Opportunities

Internships

Landing an internship or a job in a field that excites you will require initiative on your part. There are both paid and unpaid internships throughout the metropolitan area. How to choose? We’re here to help, along with Queens College’s Center for Career Engagement and Internships, which offers internship stipends for students who complete unpaid internships. See the English Department’s Career and Internships page for a list of opportunities. You may contact Professor Jason Tougaw if you have questions.

Teaching

Second year students may have the opportunity to compete for teaching positions within the English Department. The number of courses available for MFA students each year varies and depends on budgetary constraints, but MFA students have taught creative writing, literature and composition.

Archival Residencies

Imagine hearing tape recordings of Louis Armstrong and wife Lucille chatting over cocktails in their living room; or Louis and his band during a set. Imagine handling his letters and hand-decorated boxes containing photographs. What might this inspire? Would you write about Satchmo himself or maybe one of your own family members?

For ten years the MFA Program has partnered with the Louis Armstrong House Museum in a residency program. The residencies offer several MFA students the chance to work in the Armstrong archive on campus and to produce original writing prompted by Armstrong’s life and work. A modest stipend is included. In May, the writing is presented in a public reading at the Armstrong House in Corona, Queens.

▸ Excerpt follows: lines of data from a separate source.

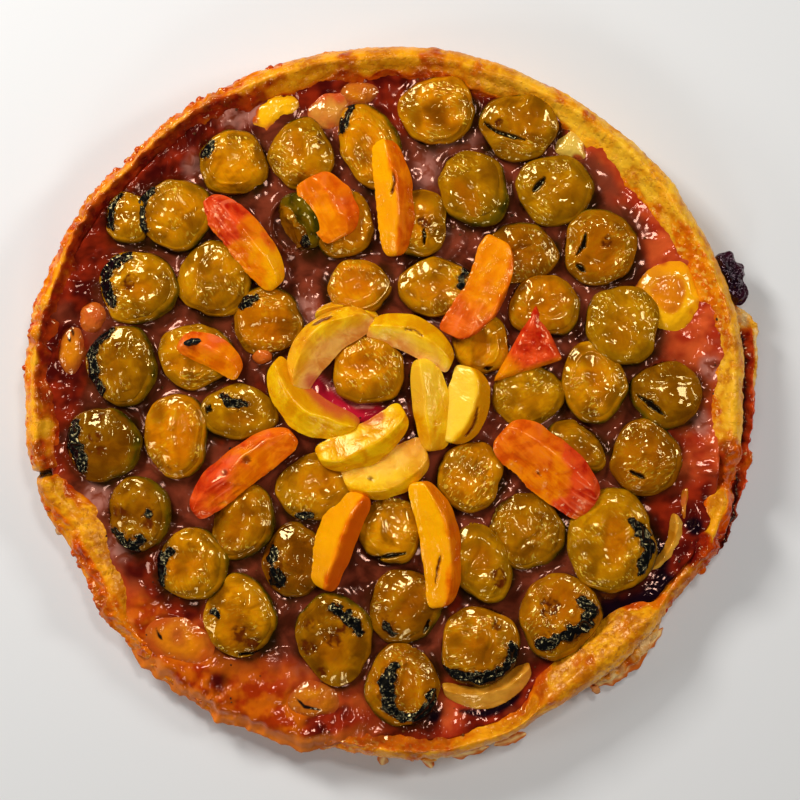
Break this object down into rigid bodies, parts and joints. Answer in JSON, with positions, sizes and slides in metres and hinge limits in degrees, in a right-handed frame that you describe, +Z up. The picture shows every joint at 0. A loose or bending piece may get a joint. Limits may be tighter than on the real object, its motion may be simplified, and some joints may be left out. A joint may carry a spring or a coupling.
{
  "type": "fruit tart",
  "caption": "Round baked fruit tart: shortcrust shell with a rounded rim, filled with custard and jam, topped with plum halves and peach slices round a small rosette.",
  "frame": {"origin": "middle of the flat underside, where the tart rests", "axes": "+Z up out of the filling, +Y towards the top of the picture, +X towards its right"},
  "size_m": [0.3009, 0.2915, 0.0305],
  "materials": {
    "pastry": "baked shortcrust, golden, dull with glossy spots where jam ran over it",
    "custard_and_jam": "wet set custard stained by red jam, glossy",
    "plum": "baked plum flesh, wet, with olive skin and charred edges",
    "peach": "baked peach flesh, wet, orange to red",
    "pale_peach": "baked pale peach flesh, wet, yellow"
  },
  "bodies": {
    "root": {"custard_and_jam": "custard_and_jam", "pastry_shell": "pastry", "peach_slice_low_left": "peach", "peach_slice_low_right": "peach", "peach_slice_lower_left": "peach", "peach_slice_right": "peach", "peach_slice_upper_left": "peach", "plum_half_01": "plum", "plum_half_02": "plum", "plum_half_03": "plum", "plum_half_04": "plum", "plum_half_05": "plum", "plum_half_06": "plum", "plum_half_07": "plum", "plum_half_08": "plum", "plum_half_09": "plum", "plum_half_10": "plum", "plum_half_11": "plum", "plum_half_12": "plum", "plum_half_13": "plum", "plum_half_14": "plum", "plum_half_15": "plum", "plum_half_16": "plum", "plum_half_17": "plum", "plum_half_18": "plum", "plum_half_19": "plum", "plum_half_20": "plum", "plum_half_21": "plum", "plum_half_22": "plum", "plum_half_23": "plum", "plum_half_24": "plum", "plum_half_25": "plum", "plum_half_26": "plum", "plum_half_27": "plum", "plum_half_28": "plum", "plum_half_29": "plum", "plum_half_30": "plum", "plum_half_31": "plum", "plum_half_32": "plum", "plum_half_33": "plum", "plum_half_34": "plum", "plum_half_35": "plum", "plum_half_36": "plum", "plum_half_37": "plum", "plum_half_38": "plum", "plum_half_39": "plum", "plum_half_40": "plum", "plum_half_41": "plum", "plum_half_42": "plum", "plum_half_pair": "plum", "plum_half_with_crescent": "peach", "plum_half_with_curl": "peach", "plum_half_with_long_slice": "peach", "plum_half_with_shard": "peach", "plum_half_with_short_slice": "peach", "rosette_slice_upper_left": "pale_peach", "rosette_slice_upper_right": "pale_peach", "rosette_slices_below": "pale_peach", "rosette_slices_right": "pale_peach"}
  },
  "joints": []
}
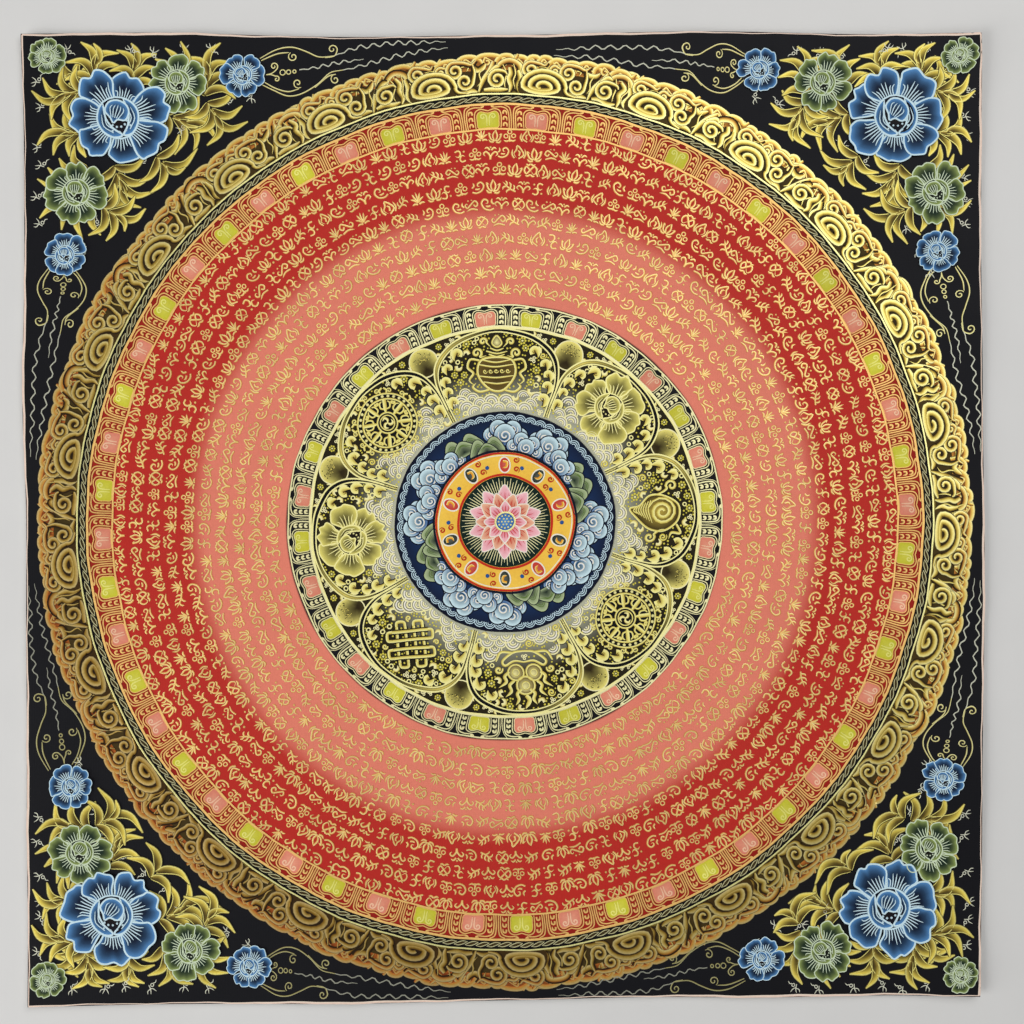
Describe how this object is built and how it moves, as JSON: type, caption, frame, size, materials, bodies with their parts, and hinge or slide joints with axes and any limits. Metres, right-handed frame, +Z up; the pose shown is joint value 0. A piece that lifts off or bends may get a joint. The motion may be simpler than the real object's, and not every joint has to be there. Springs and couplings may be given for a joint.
{
  "type": "painted mandala thangka canvas",
  "caption": "Square painted cotton canvas with a round mandala, unmounted, lying flat with low cockles along its cut edges.",
  "frame": {"origin": "under the middle of the sheet's box, on the surface that it lies on", "axes": "+Z up out of the painted face, +Y towards the picture's top edge, +X towards its right edge"},
  "size_m": [0.5036, 0.5098, 0.0052],
  "materials": {
    "painted_ground": "black distemper on primed cotton, satin",
    "cotton_support": "bare primed cotton, matt",
    "gold_paint": "burnished gold paint on cloth, semi-matt",
    "mineral_paint": "mineral distemper colours, matt"
  },
  "bodies": {
    "root": {"painted_canvas": "painted_ground"}
  },
  "joints": []
}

Other unique campus archives include Civil Rights Archive, Art Books Archive, and a Zine & Chapbook Archive.

Off campus but still a part of CUNY: The Graduate Center’s project Lost & Found that explores and publishes central figures associated with American poetry–including the likes of June Jordan, Edward Dorn, and William S Burroughs.

The Advanced Certificate in English Language Teaching

Queens College is located in one of the most linguistically-diverse places on the planet. Our MFA program is one of the rare programs to offer both a degree in Creative Writing and Literary Translation.  With our new partnership, students now have the additional option of an Advanced Certificate in Teaching English as a Second Language.

In an increasingly competitive job market, where an MFA alone is often not sufficient to teach on the college-level, this Advanced Certificate in English Language Teaching will enhance the degree and give graduates other options.

For more information, visit the dedicated page here

Publications, Awards and Events

Armstrong Literary is a journal based in Queens: a borough with a multiplicity of cultures, languages, and experiences. Rather than present a single unified voice, we aim to express the varied landscapes around us as well as our own internal terrain. Founded by students and faculty of the Queens College MFA in Creative Writing and Literary Translation, Armstrong Literary is interested in work that pushes boundaries—on an emotional level as well as a linguistic one—poems, stories, translations, and fragments that scatter, ground, croon, and devastate.

Every year, alum Peter Vanderberg selects an alum’s chapbook manuscript for publication by his press Ghostbird Press.

Our “Loose Translation Prize,” a competition offered to all current and former Queens College MFA students, awards publication by Brooklyn based Hanging Loose Press of a full-length translation book from any language and in any genre.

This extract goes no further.